**The exercise**
Quote only the lines from the top of the listing below down to and including the line with "const deckThickness = 3.5;".

**Information supplied**
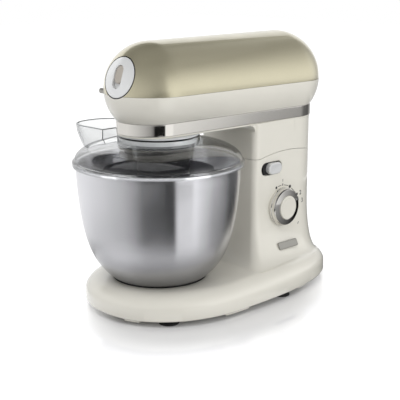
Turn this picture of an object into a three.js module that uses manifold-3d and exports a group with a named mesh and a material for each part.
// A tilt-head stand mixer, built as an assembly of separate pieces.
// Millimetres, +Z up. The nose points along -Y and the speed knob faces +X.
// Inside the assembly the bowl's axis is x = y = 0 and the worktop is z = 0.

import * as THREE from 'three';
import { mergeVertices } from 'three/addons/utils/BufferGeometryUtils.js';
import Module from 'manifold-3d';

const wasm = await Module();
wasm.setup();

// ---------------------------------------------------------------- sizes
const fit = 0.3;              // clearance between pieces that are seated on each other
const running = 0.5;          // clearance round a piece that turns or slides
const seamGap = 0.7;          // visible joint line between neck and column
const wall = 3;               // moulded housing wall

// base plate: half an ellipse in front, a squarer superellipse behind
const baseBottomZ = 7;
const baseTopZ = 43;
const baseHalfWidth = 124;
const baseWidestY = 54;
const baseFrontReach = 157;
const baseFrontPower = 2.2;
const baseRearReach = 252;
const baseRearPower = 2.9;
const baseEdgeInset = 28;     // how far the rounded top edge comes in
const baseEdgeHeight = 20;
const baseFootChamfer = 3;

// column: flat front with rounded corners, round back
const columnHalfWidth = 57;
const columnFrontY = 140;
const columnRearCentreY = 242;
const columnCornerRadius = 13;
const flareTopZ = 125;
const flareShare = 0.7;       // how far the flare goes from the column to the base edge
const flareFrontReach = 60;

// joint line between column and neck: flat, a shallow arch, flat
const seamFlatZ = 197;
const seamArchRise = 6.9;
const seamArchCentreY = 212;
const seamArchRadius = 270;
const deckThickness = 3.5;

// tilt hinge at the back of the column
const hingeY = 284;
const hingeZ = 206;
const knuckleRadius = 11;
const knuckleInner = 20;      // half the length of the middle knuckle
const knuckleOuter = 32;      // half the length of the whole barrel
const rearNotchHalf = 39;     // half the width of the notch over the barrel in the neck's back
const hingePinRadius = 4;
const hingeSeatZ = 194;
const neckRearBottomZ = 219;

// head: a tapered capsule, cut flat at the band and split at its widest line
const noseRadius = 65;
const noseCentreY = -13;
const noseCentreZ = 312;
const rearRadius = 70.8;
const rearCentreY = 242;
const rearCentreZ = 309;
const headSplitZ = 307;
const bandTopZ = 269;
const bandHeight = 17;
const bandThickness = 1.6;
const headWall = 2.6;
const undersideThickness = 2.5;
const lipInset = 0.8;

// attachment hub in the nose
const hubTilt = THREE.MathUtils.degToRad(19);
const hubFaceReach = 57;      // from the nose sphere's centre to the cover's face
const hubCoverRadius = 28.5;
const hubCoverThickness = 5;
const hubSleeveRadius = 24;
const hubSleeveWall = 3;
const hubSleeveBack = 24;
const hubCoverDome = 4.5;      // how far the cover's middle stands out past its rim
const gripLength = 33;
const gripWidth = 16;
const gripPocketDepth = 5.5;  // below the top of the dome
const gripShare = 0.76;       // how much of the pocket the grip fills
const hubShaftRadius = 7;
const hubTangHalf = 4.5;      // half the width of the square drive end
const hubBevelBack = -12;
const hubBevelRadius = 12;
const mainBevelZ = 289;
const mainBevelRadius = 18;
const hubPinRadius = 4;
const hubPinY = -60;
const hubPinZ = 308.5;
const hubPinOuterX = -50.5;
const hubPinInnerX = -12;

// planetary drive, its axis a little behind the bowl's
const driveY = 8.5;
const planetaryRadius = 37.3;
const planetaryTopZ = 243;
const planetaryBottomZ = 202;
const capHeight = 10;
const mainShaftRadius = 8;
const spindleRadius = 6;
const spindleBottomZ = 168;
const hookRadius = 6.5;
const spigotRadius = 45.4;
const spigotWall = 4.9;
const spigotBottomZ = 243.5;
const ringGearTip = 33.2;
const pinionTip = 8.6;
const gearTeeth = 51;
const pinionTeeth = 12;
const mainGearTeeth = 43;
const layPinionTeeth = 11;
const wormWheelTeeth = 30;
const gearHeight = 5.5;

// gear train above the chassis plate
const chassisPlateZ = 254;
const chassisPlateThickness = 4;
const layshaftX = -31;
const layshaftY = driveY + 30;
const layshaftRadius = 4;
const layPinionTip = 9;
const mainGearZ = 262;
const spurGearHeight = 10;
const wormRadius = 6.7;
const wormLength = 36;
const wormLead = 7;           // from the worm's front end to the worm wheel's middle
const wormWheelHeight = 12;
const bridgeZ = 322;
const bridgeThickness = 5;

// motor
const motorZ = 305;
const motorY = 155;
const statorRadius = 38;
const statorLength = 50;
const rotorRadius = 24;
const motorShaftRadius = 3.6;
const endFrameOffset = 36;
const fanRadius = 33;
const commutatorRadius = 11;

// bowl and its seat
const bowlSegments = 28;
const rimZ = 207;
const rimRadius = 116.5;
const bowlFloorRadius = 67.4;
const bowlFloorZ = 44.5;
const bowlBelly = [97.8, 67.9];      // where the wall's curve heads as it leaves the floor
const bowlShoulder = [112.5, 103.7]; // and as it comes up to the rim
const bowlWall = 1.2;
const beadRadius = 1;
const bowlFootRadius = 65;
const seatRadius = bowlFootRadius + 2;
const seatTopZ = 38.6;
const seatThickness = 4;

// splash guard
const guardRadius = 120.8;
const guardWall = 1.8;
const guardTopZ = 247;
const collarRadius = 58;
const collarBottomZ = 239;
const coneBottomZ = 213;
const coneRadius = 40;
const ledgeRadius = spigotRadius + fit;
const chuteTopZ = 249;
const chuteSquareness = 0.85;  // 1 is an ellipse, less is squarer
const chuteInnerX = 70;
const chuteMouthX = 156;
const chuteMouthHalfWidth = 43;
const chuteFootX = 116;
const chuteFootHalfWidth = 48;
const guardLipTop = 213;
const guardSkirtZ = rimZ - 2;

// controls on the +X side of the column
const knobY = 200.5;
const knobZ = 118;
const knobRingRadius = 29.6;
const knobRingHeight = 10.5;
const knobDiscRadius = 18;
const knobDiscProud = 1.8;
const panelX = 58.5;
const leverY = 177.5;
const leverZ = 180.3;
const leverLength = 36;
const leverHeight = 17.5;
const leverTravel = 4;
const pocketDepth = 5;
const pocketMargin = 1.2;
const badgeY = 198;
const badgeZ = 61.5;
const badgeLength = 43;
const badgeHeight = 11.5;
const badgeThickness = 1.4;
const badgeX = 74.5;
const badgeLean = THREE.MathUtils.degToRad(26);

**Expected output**
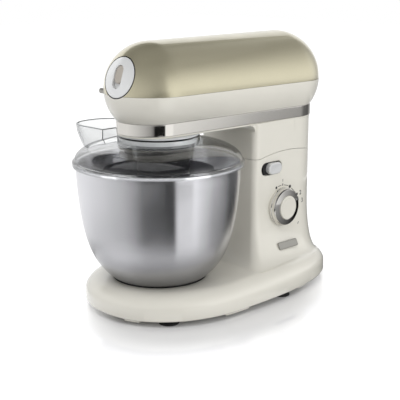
Turn this picture of an object into a three.js module that uses manifold-3d and exports a group with a named mesh and a material for each part.
// A tilt-head stand mixer, built as an assembly of separate pieces.
// Millimetres, +Z up. The nose points along -Y and the speed knob faces +X.
// Inside the assembly the bowl's axis is x = y = 0 and the worktop is z = 0.

import * as THREE from 'three';
import { mergeVertices } from 'three/addons/utils/BufferGeometryUtils.js';
import Module from 'manifold-3d';

const wasm = await Module();
wasm.setup();

// ---------------------------------------------------------------- sizes
const fit = 0.3;              // clearance between pieces that are seated on each other
const running = 0.5;          // clearance round a piece that turns or slides
const seamGap = 0.7;          // visible joint line between neck and column
const wall = 3;               // moulded housing wall

// base plate: half an ellipse in front, a squarer superellipse behind
const baseBottomZ = 7;
const baseTopZ = 43;
const baseHalfWidth = 124;
const baseWidestY = 54;
const baseFrontReach = 157;
const baseFrontPower = 2.2;
const baseRearReach = 252;
const baseRearPower = 2.9;
const baseEdgeInset = 28;     // how far the rounded top edge comes in
const baseEdgeHeight = 20;
const baseFootChamfer = 3;

// column: flat front with rounded corners, round back
const columnHalfWidth = 57;
const columnFrontY = 140;
const columnRearCentreY = 242;
const columnCornerRadius = 13;
const flareTopZ = 125;
const flareShare = 0.7;       // how far the flare goes from the column to the base edge
const flareFrontReach = 60;

// joint line between column and neck: flat, a shallow arch, flat
const seamFlatZ = 197;
const seamArchRise = 6.9;
const seamArchCentreY = 212;
const seamArchRadius = 270;
const deckThickness = 3.5;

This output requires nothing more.